* **WHAT YOU HAVE TO DO**
Count how many lines of the material below have the word "from" and give only the number.

(CAD and scene scripts)
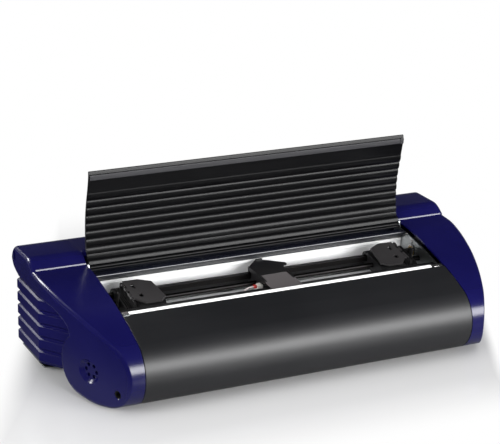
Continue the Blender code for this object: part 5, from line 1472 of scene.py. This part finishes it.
# %% Rods, anvil and belt
rods_y = -0.1
for node in ("lower_carriage_rod", "upper_carriage_rod"):
    low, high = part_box(node)
    axis = rods_y, (low.z + high.z) / 2
    rail_rod = hold(f"{node}_ground", rod((low.x, *axis), (high.x, *axis), 0.003, 48))
    soften(rail_rod, 0.0004, 3, 50)
    place_piece(rail_rod, bright_steel, node)
soft_copy("anvil_bar", zinc_sheet, 0.0005, 3)
low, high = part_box("anvil_bar")
screws("anvil_screws", [(x, high.y, low.z + 0.008) for x in (-0.21, -0.07, 0.07, 0.21)],
       (0, 1, 0), 0.0024, 0.0014)
soft_copy("carriage_belt", rubber, 0.0002)
low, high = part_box("carriage_belt")
middle_z, pulley_x = (low.z + high.z) / 2, 0.202
teeth = []
for index in range(80):
    x = -0.1975 + index * 0.005
    for side in (-1, 1):
        z = middle_z + side * 0.0074
        teeth.append(block((x - 0.0008, low.y + 0.0002, z - 0.00045),
                           (x + 0.0008, high.y - 0.0002, z + 0.00045)))
add_piece("belt_teeth", teeth, rubber)
for side, node, body in ((-1, "carriage_drive_pulley", "drive_pulley"),
                         (1, "carriage_idler_pulley", "idler_pulley")):
    at = facing((side * pulley_x, (low.y + high.y) / 2, middle_z), (0, 1, 0))
    wheel = turned([(2.1, -3.7), (8.4, -3.7), (8.6, -3.5), (8.4, -3.1), (7.4, -3), (7.4, 3),
                    (8.4, 3.1), (8.6, 3.5), (8.4, 3.7), (4, 3.7), (3.8, 3.4), (2.1, 3.4),
                    (2.1, -3.7)], 56, at)
    place_piece(hold(f"{node}_wheel", wheel), aluminium, node)
stepper("carriage_motor", 1)
motor_shaft = rod((-pulley_x, low.y, middle_z), (-pulley_x, -0.111, middle_z), 0.0018, 24)
add_piece("carriage_motor_shaft", [motor_shaft], bright_steel)
print("belt teeth:", len(teeth))

# %% Carriage and embossing head
soft_copy("carriage", black_plastic, 0.001, 3)
soft_copy("embossing_head", zinc_sheet, 0.0002)
low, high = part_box("carriage")
bushes = []
for z in (0.024, 0.072):
    for x, way in ((low.x, -1), (high.x, 1)):
        bushes.append(turned([(3.1, -0.2), (4.8, -0.2), (4.8, 0.8), (4.5, 1.2), (3.4, 1.2),
                              (3.1, 0.9), (3.1, -0.2)], 40,
                             facing((x, rods_y, z), (way, 0, 0))))
add_piece("carriage_bushes", bushes, brass, "carriage")
cans = []
for row in range(4):
    z = 0.03 + 0.0068 * (row + 1)
    for across in (-0.02, -0.011):
        at = facing((-0.156 + across, low.y, z), (0, -1, 0))
        cans.append(turned([(0, -0.2), (3, -0.2), (3, 5.2), (2.6, 5.6), (1.2, 5.6),
                            (1, 6.6), (0, 6.6)], 24, at))
add_piece("coil_cans", cans, bright_steel, "carriage")
screws("head_screws", [(x, high.y, z) for x in (low.x + 0.005, high.x - 0.005)
                       for z in (0.036, 0.06)], (0, 1, 0), 0.0018, 0.001, "carriage")
print("carriage pieces placed")
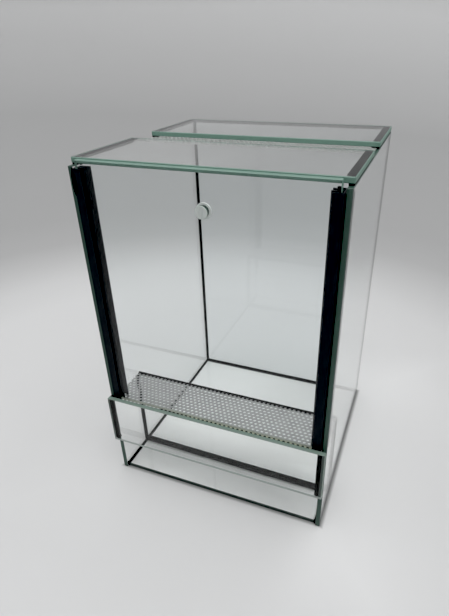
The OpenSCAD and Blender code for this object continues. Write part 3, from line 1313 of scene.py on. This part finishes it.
@dataclass
class Studio:
    """A round cove of pale paper, soft light from above, and the camera."""

    floor_radius: float = 0.60
    cove_radius: float = 0.95
    wall_height: float = 1.7
    rise_steps: int = 16
    round_steps: int = 96
    sunk: float = 0.05 * MM
    sky_edge: tuple[float, float] = (0.2, 1.0)
    sky_low: Colour = (0.96, 0.97, 0.98)
    sky_high: Colour = (1.02, 1.03, 1.04)
    sky_strength: float = 1.00
    softbox_place: tuple[float, float, float] = (0.35, -0.45, 2.2)
    softbox_size: float = 1.6
    softbox_power: float = 18.0
    image: tuple[int, int] = (449, 616)

    def build(self) -> None:
        """Makes the cove, the lights and the camera."""
        cove = self.cove()
        dress(cove, StudioPaper().material())
        self.sky()
        self.softbox()
        self.camera()

    def cove(self) -> bpy.types.Object:
        """The floor, which rises into a wall all round.

        Returns:
            The piece.
        """
        outline = [(0.0, 0.0), (self.floor_radius, 0.0)]
        for k in range(1, self.rise_steps + 1):
            turn = math.radians(90.0 * k / self.rise_steps)
            reach = self.floor_radius + self.cove_radius * math.sin(turn)
            outline.append((reach, self.cove_radius * (1 - math.cos(turn))))
        outline.append((self.floor_radius + self.cove_radius, self.wall_height))
        points = [(r, 0.0, z - self.sunk) for r, z in outline]
        mesh = spun(points, Vector(), Axis.Z, self.round_steps)
        bmesh.ops.reverse_faces(mesh, faces=mesh.faces)
        return new_piece(mesh, "studio_cove", smooth_below=60.0)

    def sky(self) -> None:
        """The even light of the room, which comes in over the wall."""
        world = bpy.data.worlds.new("room_light")
        g = Graph(world)
        way = g.node("ShaderNodeTexCoord", {}, {}).outputs["Generated"]
        parts = g.node("ShaderNodeSeparateXYZ", {}, {"Vector": way})
        up = Shade(g, parts.outputs[Axis.Z.value])
        glow = g.blend(up.ease(*self.sky_edge), self.sky_low, self.sky_high)
        inputs = {"Color": glow, "Strength": self.sky_strength}
        light = g.node("ShaderNodeBackground", {}, inputs)
        g.finish(light.outputs[0])
        bpy.context.scene.world = world

    def softbox(self) -> None:
        """A square soft light that faces the object."""
        data = bpy.data.lights.new("softbox", "AREA")
        data.size = self.softbox_size
        data.energy = self.softbox_power
        lamp = bpy.data.objects.new("softbox", data)
        lamp.location = self.softbox_place
        lamp.rotation_mode = "QUATERNION"
        lamp.rotation_quaternion = (-Vector(self.softbox_place)).to_track_quat("-Z", "Y")
        bpy.context.collection.objects.link(lamp)

    def camera(self) -> None:
        """The camera, which looks down at the object from its front right."""
        lens = Lens()
        data = bpy.data.cameras.new("camera")
        data.sensor_fit = "AUTO"
        data.sensor_width = 36.0
        longer = max(self.image)
        data.lens = lens.focal * data.sensor_width / longer
        data.shift_x = (self.image[0] / 2 - lens.centre[0]) / longer
        data.shift_y = (lens.centre[1] - self.image[1] / 2) / longer
        data.clip_start = 0.01
        data.clip_end = 20.0
        camera = bpy.data.objects.new("camera", data)
        camera.matrix_world = lens.matrix()
        bpy.context.collection.objects.link(camera)
        bpy.context.scene.camera = camera


@dataclass(frozen=True)
class Lens:
    """Where the camera stands and how it looks, with lengths in metres and pixels."""

    place: tuple[float, float, float] = (0.1389, -0.3732, 0.3710)
    yaw: float = 22.102
    pitch: float = 29.816
    roll: float = -1.283
    focal: float = 478.12
    centre: tuple[float, float] = (237.14, 315.0)

    def matrix(self) -> Matrix:
        """The camera's place and turn.

        Returns:
            The matrix.
        """
        yaw, pitch, roll = (math.radians(a) for a in (self.yaw, self.pitch, self.roll))
        forward = Vector(
            (-math.sin(yaw) * math.cos(pitch), math.cos(yaw) * math.cos(pitch), -math.sin(pitch))
        )
        level = Vector((math.cos(yaw), math.sin(yaw), 0.0))
        over = level.cross(forward)
        across = math.cos(roll) * level + math.sin(roll) * over
        up = -math.sin(roll) * level + math.cos(roll) * over
        turn = Matrix((across, up, -forward)).transposed().to_4x4()
        return Matrix.Translation(self.place) @ turn


def main() -> None:
    """Builds the object's sub-assemblies in order, and then the studio."""
    logging.basicConfig(level=logging.INFO, format="%(name)s: %(message)s")
    scene = bpy.context.scene
    scene.view_settings.view_transform = "Standard"
    scene.view_settings.use_curve_mapping = True
    scene.view_settings.curve_mapping.black_level = (FILM_BLACK,) * 3
    scene.view_settings.curve_mapping.update()
    scene.cycles.max_bounces = scene.cycles.transmission_bounces = PANE_CROSSINGS
    scene.cycles.transparent_max_bounces = PANE_CROSSINGS
    parts = (GlassBox, SiliconeJoints, SiliconeLumps, SideGuides, VentSheets, Knob, Studio)
    for part in parts:
        LOG.info("building %s", part.__name__)
        part().build()


if __name__ == "__main__":
    main()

* **OUTPUT BELOW**
4